L’Union syndicale Solidaires partage par ailleurs l’inquiétude des travailleurs égyptiens concernant une Déclaration constitutionnelle qui donne au Président le pouvoir d’élaborer les lois, de les mettre en œuvre, et de priver les citoyens de tout recours en justice contre elle.
Si, par exemple, le Président promulguait une loi ordonnant la dissolution de tous les syndicats créés après la Révolution, personne, n’aurait le droit de s’y opposer. Cette menace est d’autant plus réelle que le Président Morsi a affirmé au cours de son discours du 23 novembre qu’il allait utiliser la loi contre ceux qui bloquent la production ou les routes. Cela signifie que s’il promulgue une loi interdisant les grèves, rassemblements, sit-in, occupation des locaux…les travailleurs ne pourraient plus défendre leurs droits.
La première loi promulguée par le Président après ce discours a d’ailleurs été un texte autorisant l’Etat à s’ingérer dans les affaires syndicales.

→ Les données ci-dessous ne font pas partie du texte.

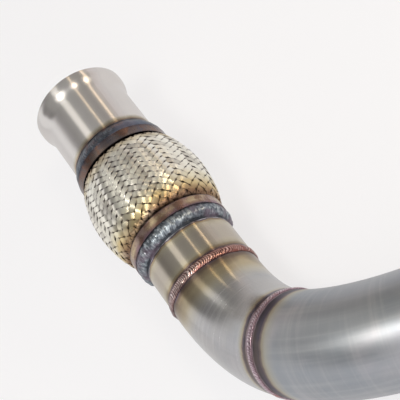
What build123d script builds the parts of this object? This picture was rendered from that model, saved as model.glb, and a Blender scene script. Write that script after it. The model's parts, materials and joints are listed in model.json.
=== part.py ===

Elle lui permet, au sein des syndicats nationaux existant sous Moubarak, de remplacer les dirigeants ayant atteint l’âge de la retraite par des cadres des Frères musulmans (loi n°97 de l’année 2012 modifiant la loi n°35 de l’année 1976).

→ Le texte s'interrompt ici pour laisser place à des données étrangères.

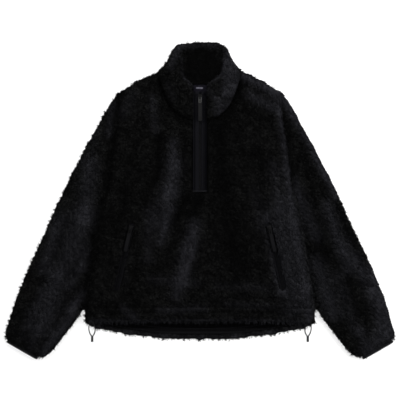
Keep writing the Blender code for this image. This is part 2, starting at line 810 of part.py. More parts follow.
def make_front_zip():
    """The half zip at the centre front, with its slider at the top of the collar."""
    foot, head = Vector((0, SLIT_FOOT_Y + TAPE_MARGIN)), Vector((0, ZIP_TOP_Y))
    edge = SLIT_HALF - TAPE_MARGIN

    def tape_z(x, y):
        return front_tape_z(y)

    strip("front_zip_tape", (foot, head), -edge, edge, tape_z, TAPE_THICK, zip_tape())
    slider_foot = ZIP_SLIDER_Y + SLIDER_LOW[1] * MM
    chain = foot + Vector((0, 4.5 * MM)), Vector((0, slider_foot - SLIDER_GAP))
    make_chain("front_zip_chain", chain, tape_z)
    base = front_tape_z(ZIP_SLIDER_Y) + TAPE_THICK + SLIDER_GAP
    axis = Vector((0, ZIP_SLIDER_Y, base - SLIDER_LOW[2] * MM))
    up = Vector((0, 1))
    make_slider("front_zip_slider", axis, up)
    make_pull("front_pull", axis, up)


def make_pocket_zip(sign, word):
    """One slanted pocket zip, set in its slot in the front panel."""
    foot = Vector((sign * POCKET_FOOT[0], POCKET_FOOT[1]))
    head = Vector((sign * POCKET_TOP[0], POCKET_TOP[1]))
    up = (head - foot).normalized()
    edge = POCKET_SLOT_HALF - TAPE_MARGIN

    def tape_z(x, y):
        return front_bottom(x, y) + TAPE_SINK

    line = foot + up * TAPE_MARGIN, head - up * TAPE_MARGIN
    strip(f"pocket_zip_tape_{word}", line, -edge, edge, tape_z, TAPE_THICK, zip_tape())
    place = head - up * SLIDER_FROM_TOP
    chain_head = place + up * (SLIDER_LOW[1] * MM - SLIDER_GAP)
    make_chain(f"pocket_zip_chain_{word}", (foot + up * 3 * MM, chain_head), tape_z)
    reach = -(GRIP_START - GRIP_LENGTH) * MM
    under_grip = [place - up * reach * i / 8 for i in range(9)]
    highest_tape = max(tape_z(p.x, p.y) for p in under_grip[:2])
    highest_cloth = max(front_top(p.x, p.y) for p in under_grip)
    on_tape = highest_tape + TAPE_THICK + SLIDER_GAP - SLIDER_LOW[2] * MM
    over_cloth = highest_cloth + GRIP_HALF_THICK * MM + PULL_HEIGHT / 2
    axis = Vector((place.x, place.y, max(on_tape, over_cloth)))
    make_slider(f"pocket_slider_{word}", axis, up)
    make_pull(f"pocket_pull_{word}", axis, up)


def cord_route(sign, strand):
    """Route of one strand of a hem cord's loop: out of the hem, over the back hem and into the cord end."""
    return [Vector((sign * CORD_X + strand * out * MM, y * MM, z * MM)) for out, y, z in CORD_ROUTE]


def smooth_line(points, steps):
    """Points of a smooth curve through others, with this many steps in each span."""
    line = []
    for i in range(len(points) - 1):
        a, b = points[max(i - 1, 0)], points[i]
        c, d = points[i + 1], points[min(i + 2, len(points) - 1)]
        for k in range(steps):
            t = k / steps
            bend = (c - a) * t + (2 * a - 5 * b + 4 * c - d) * t**2 + (3 * b - a - 3 * c + d) * t**3
            line.append(b + bend / 2)
    return [*line, points[-1]]


def make_cord_strand(name, points):
    """One strand of round cord through its route's points."""
    curve = bpy.data.curves.new(name, "CURVE")
    curve.dimensions = "3D"
    curve.bevel_depth = CORD_DIAMETER / 2
    curve.bevel_resolution = 2
    curve.use_fill_caps = True
    line = smooth_line(points, CORD_STEPS)
    spline = curve.splines.new("POLY")
    spline.points.add(len(line) - 1)
    for point, place in zip(spline.points, line, strict=True):
        point.co = (*place, 1)
    add_object(name, curve, cord_nylon())


def make_cord_end(name, x, start_y):
    """The waisted barrel that grips both strands of a hem cord."""
    bm = bmesh.new()
    rings = []
    for radius_share, share in CORD_END_PROFILE:
        radius, y = CORD_END_RADIUS * radius_share, start_y - CORD_END_LENGTH * share
        turns = [2 * math.pi * k / CORD_END_SIDES for k in range(CORD_END_SIDES)]
        ring = [(x + radius * math.cos(turn), y, CORD_END_Z + radius * math.sin(turn)) for turn in turns]
        rings.append([bm.verts.new(point) for point in ring])
    for low, high in zip(rings, rings[1:], strict=False):
        for k in range(CORD_END_SIDES):
            bm.faces.new((low[k], low[k - 1], high[k - 1], high[k]))
    bm.faces.new(rings[0])
    bm.faces.new(rings[-1])
    mesh_object(name, bm, grip_rubber())


def make_hem_cord(sign, word):
    """The loop of elastic cord at one side of the hem, gathered in a cord end."""
    for strand, letter in ((-1, "a"), (1, "b")):
        make_cord_strand(f"hem_cord_{word}_{letter}", cord_route(sign, strand))
    make_cord_end(f"cord_end_{word}", sign * CORD_X, cord_route(sign, 1)[-1].y - CORD_END_GAP)


def main():
    """Empties the scene and makes every piece."""
    for obj in list(bpy.data.objects):
        bpy.data.objects.remove(obj)
    make_body()
    make_collar()
    make_label()
    make_front_zip()
    for sign, word in ((-1, "left"), (1, "right")):
        make_sleeve(sign, word)
        make_binding(sign, word)
        make_pocket_zip(sign, word)
        make_hem_cord(sign, word)


main()
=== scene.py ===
"""A high-pile fleece pullover with a half zip, laid flat: its pile, bindings, zips, tapes and cords.

All sizes are in metres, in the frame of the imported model: +X to the right as the garment is seen, +Y from hem
to collar and +Z up out of the front. Each class makes one kind of piece and dresses it, and main() builds
them in order.
"""

import json
import logging
import math
from collections.abc import Callable, Iterator, Sequence
from contextlib import contextmanager
from dataclasses import dataclass
from enum import Enum

import bpy
import numpy as np
from mathutils import Matrix, Vector, noise
from mathutils.bvhtree import BVHTree


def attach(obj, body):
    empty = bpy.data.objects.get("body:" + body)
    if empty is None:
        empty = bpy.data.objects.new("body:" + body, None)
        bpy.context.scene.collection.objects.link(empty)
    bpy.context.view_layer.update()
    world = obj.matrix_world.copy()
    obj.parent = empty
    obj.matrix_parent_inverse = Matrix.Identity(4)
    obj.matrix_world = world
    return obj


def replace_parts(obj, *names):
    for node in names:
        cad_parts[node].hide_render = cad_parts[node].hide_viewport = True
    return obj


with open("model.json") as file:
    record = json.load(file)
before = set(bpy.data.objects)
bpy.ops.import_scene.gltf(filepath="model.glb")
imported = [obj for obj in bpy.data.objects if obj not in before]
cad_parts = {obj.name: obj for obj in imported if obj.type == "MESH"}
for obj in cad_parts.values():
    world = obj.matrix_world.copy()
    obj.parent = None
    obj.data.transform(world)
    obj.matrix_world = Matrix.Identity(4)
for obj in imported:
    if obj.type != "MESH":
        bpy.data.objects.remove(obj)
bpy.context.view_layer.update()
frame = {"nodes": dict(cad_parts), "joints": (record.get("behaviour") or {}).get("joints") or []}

log = logging.getLogger("fleece_pullover")

MM = 0.001
GARMENT = "garment"
HALVES = ((-1, "left"), (1, "right"))
SHARP_EDGE = math.radians(35)
Plan = tuple[float, float]
Triple = tuple[float, float, float]


# ---------------------------------------------------------------------------------------------------------
# Shader expressions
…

L’Union syndicale Solidaires dénonce par ailleurs les mesures répressives que subissent régulièrement les syndicalistes égyptiens : harcèlement judiciaire, emprisonnements, licenciements, sanctions disciplinaires, mutations arbitraires… parce qu’ils pratiquent le droit de grève ou celui de créer des syndicats.
Nous dénonçons également toute criminalisation de la grève et des sit-in.
L’Union syndicale Solidaires apporte son soutien aux syndicats égyptiens qui revendiquent :
– la garantie des libertés syndicales par la Constitution et les lois,
– l’élaboration d’un nouveau Code du travail garantissant les droits des travailleurs,
– la promulgation urgente d’une loi établissant un salaire minimum et un salaire maximum,
– la réintégration des salariés licenciés arbitrairement.